**INSTRUCTION**
Each line below is to be written out in full, exactly as shown.
— BEGIN SOURCE MATERIAL —
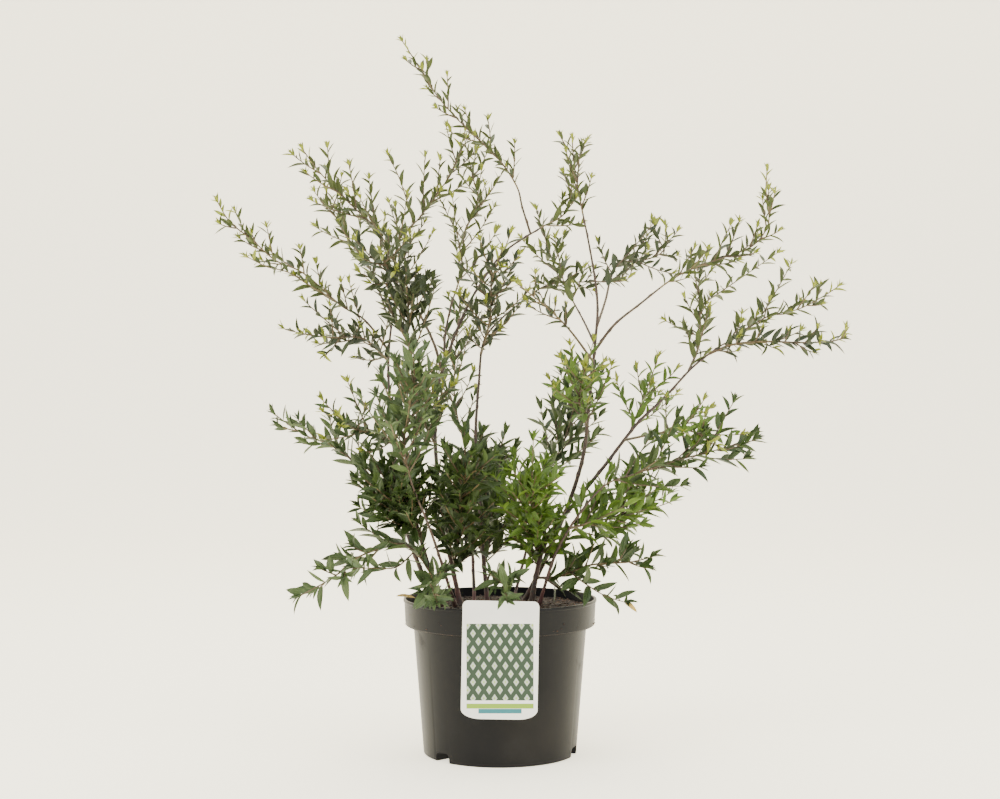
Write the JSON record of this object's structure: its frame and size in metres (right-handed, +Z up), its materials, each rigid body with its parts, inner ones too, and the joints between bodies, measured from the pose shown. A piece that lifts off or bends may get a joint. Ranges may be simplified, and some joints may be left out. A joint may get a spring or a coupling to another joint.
{
  "type": "potted grefsheim spirea",
  "caption": "Bushy young spirea shrub of arching leafy canes without flowers, in a round black nursery pot with a hanging plant label.",
  "frame": {"origin": "centre of the pot's flat underside, on the ground", "axes": "+Z up along the pot's axis, -Y to the front where the label hangs, +X to the right as the label is seen"},
  "size_m": [0.6376, 0.4412, 0.7207],
  "materials": {
    "pot_plastic": "charcoal injection-moulded plastic with a satin sheen",
    "soil": "dark moist compost with bits of bark",
    "label_card": "white printed plastic card",
    "bark": "thin dark brown bark, reddish near the soil",
    "foliage": "narrow green leaves, yellower at the tips of the shoots"
  },
  "bodies": {
    "root": {"bough_far_left": "bark", "bough_left_high": "bark", "bough_middle_left": "bark", "bough_middle_up": "bark", "bough_right_outer": "bark", "bough_right_up": "bark", "bough_top": "bark", "cane_back_left": "bark", "cane_back_right": "bark", "cane_centre": "bark", "cane_far_right": "bark", "cane_front": "bark", "cane_left": "bark", "cane_left_inner": "bark", "cane_low_right": "bark", "cane_middle": "bark", "cane_right": "bark", "label": "label_card", "mass_back_left": "foliage", "mass_back_right": "foliage", "mass_centre": "foliage", "mass_crown_centre": "foliage", "mass_crown_left": "foliage", "mass_far_left": "foliage", "mass_far_right": "foliage", "mass_far_right_fan": "foliage", "mass_far_right_lower": "foliage", "mass_far_right_side": "foliage", "mass_foot_left": "foliage", "mass_foot_right": "foliage", "mass_front": "foliage", "mass_heart_back": "foliage", "mass_heart_far_right": "foliage", "mass_heart_front": "foliage", "mass_heart_left": "foliage", "mass_heart_right": "foliage", "mass_left": "foliage", "mass_left_high": "foliage", "mass_left_inner": "foliage", "mass_left_low": "foliage", "mass_left_middle": "foliage", "mass_left_side": "foliage", "mass_low_right": "foliage", "mass_middle": "foliage", "mass_middle_leafy": "foliage", "mass_middle_left": "foliage", "mass_middle_up": "foliage", "mass_right": "foliage", "mass_right_droop": "foliage", "mass_right_fork": "foliage", "mass_right_inner": "foliage", "mass_right_middle": "foliage", "mass_right_outer": "foliage", "mass_right_up": "foliage", "mass_rim_front": "foliage", "mass_rim_left": "foliage", "mass_top": "foliage", "pot": "pot_plastic", "soil": "soil"}
  },
  "joints": []
}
— END SOURCE MATERIAL —
**SOLUTION TO THIS TASK**
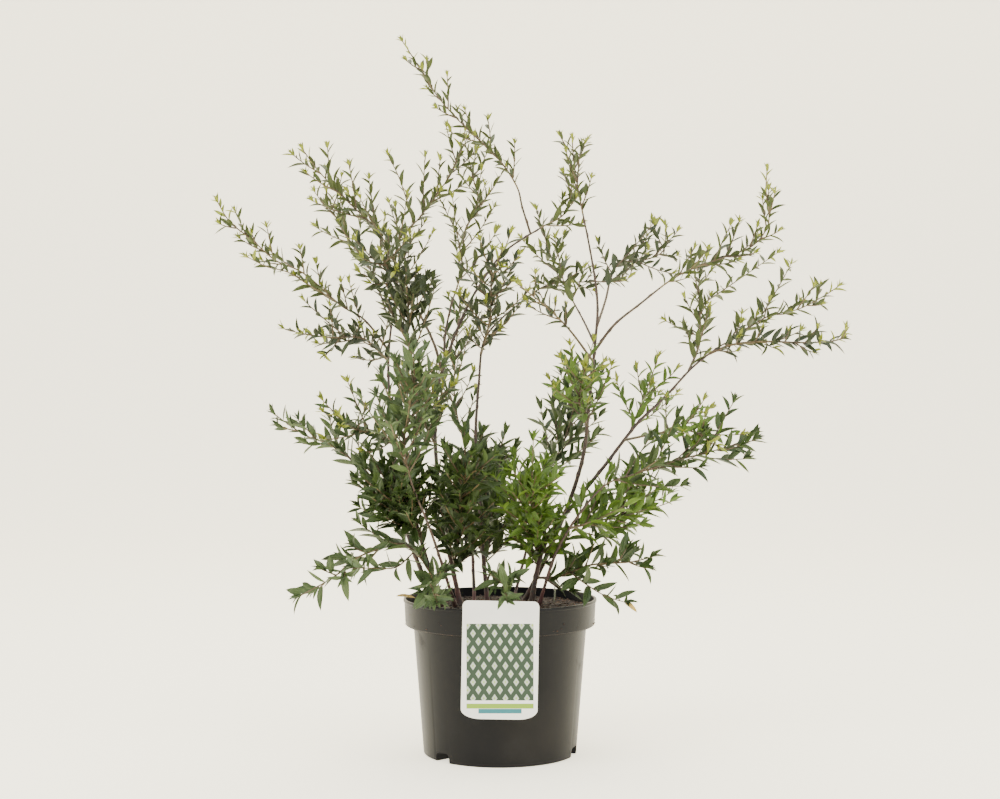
Write the JSON record of this object's structure: its frame and size in metres (right-handed, +Z up), its materials, each rigid body with its parts, inner ones too, and the joints between bodies, measured from the pose shown. A piece that lifts off or bends may get a joint. Ranges may be simplified, and some joints may be left out. A joint may get a spring or a coupling to another joint.
{
  "type": "potted grefsheim spirea",
  "caption": "Bushy young spirea shrub of arching leafy canes without flowers, in a round black nursery pot with a hanging plant label.",
  "frame": {"origin": "centre of the pot's flat underside, on the ground", "axes": "+Z up along the pot's axis, -Y to the front where the label hangs, +X to the right as the label is seen"},
  "size_m": [0.6376, 0.4412, 0.7207],
  "materials": {
    "pot_plastic": "charcoal injection-moulded plastic with a satin sheen",
    "soil": "dark moist compost with bits of bark",
    "label_card": "white printed plastic card",
    "bark": "thin dark brown bark, reddish near the soil",
    "foliage": "narrow green leaves, yellower at the tips of the shoots"
  },
  "bodies": {
    "root": {"bough_far_left": "bark", "bough_left_high": "bark", "bough_middle_left": "bark", "bough_middle_up": "bark", "bough_right_outer": "bark", "bough_right_up": "bark", "bough_top": "bark", "cane_back_left": "bark", "cane_back_right": "bark", "cane_centre": "bark", "cane_far_right": "bark", "cane_front": "bark", "cane_left": "bark", "cane_left_inner": "bark", "cane_low_right": "bark", "cane_middle": "bark", "cane_right": "bark", "label": "label_card", "mass_back_left": "foliage", "mass_back_right": "foliage", "mass_centre": "foliage", "mass_crown_centre": "foliage", "mass_crown_left": "foliage", "mass_far_left": "foliage", "mass_far_right": "foliage", "mass_far_right_fan": "foliage", "mass_far_right_lower": "foliage", "mass_far_right_side": "foliage", "mass_foot_left": "foliage", "mass_foot_right": "foliage", "mass_front": "foliage", "mass_heart_back": "foliage", "mass_heart_far_right": "foliage", "mass_heart_front": "foliage", "mass_heart_left": "foliage", "mass_heart_right": "foliage", "mass_left": "foliage", "mass_left_high": "foliage", "mass_left_inner": "foliage", "mass_left_low": "foliage", "mass_left_middle": "foliage", "mass_left_side": "foliage", "mass_low_right": "foliage", "mass_middle": "foliage", "mass_middle_leafy": "foliage", "mass_middle_left": "foliage", "mass_middle_up": "foliage", "mass_right": "foliage", "mass_right_droop": "foliage", "mass_right_fork": "foliage", "mass_right_inner": "foliage", "mass_right_middle": "foliage", "mass_right_outer": "foliage", "mass_right_up": "foliage", "mass_rim_front": "foliage", "mass_rim_left": "foliage", "mass_top": "foliage", "pot": "pot_plastic", "soil": "soil"}
  },
  "joints": []
}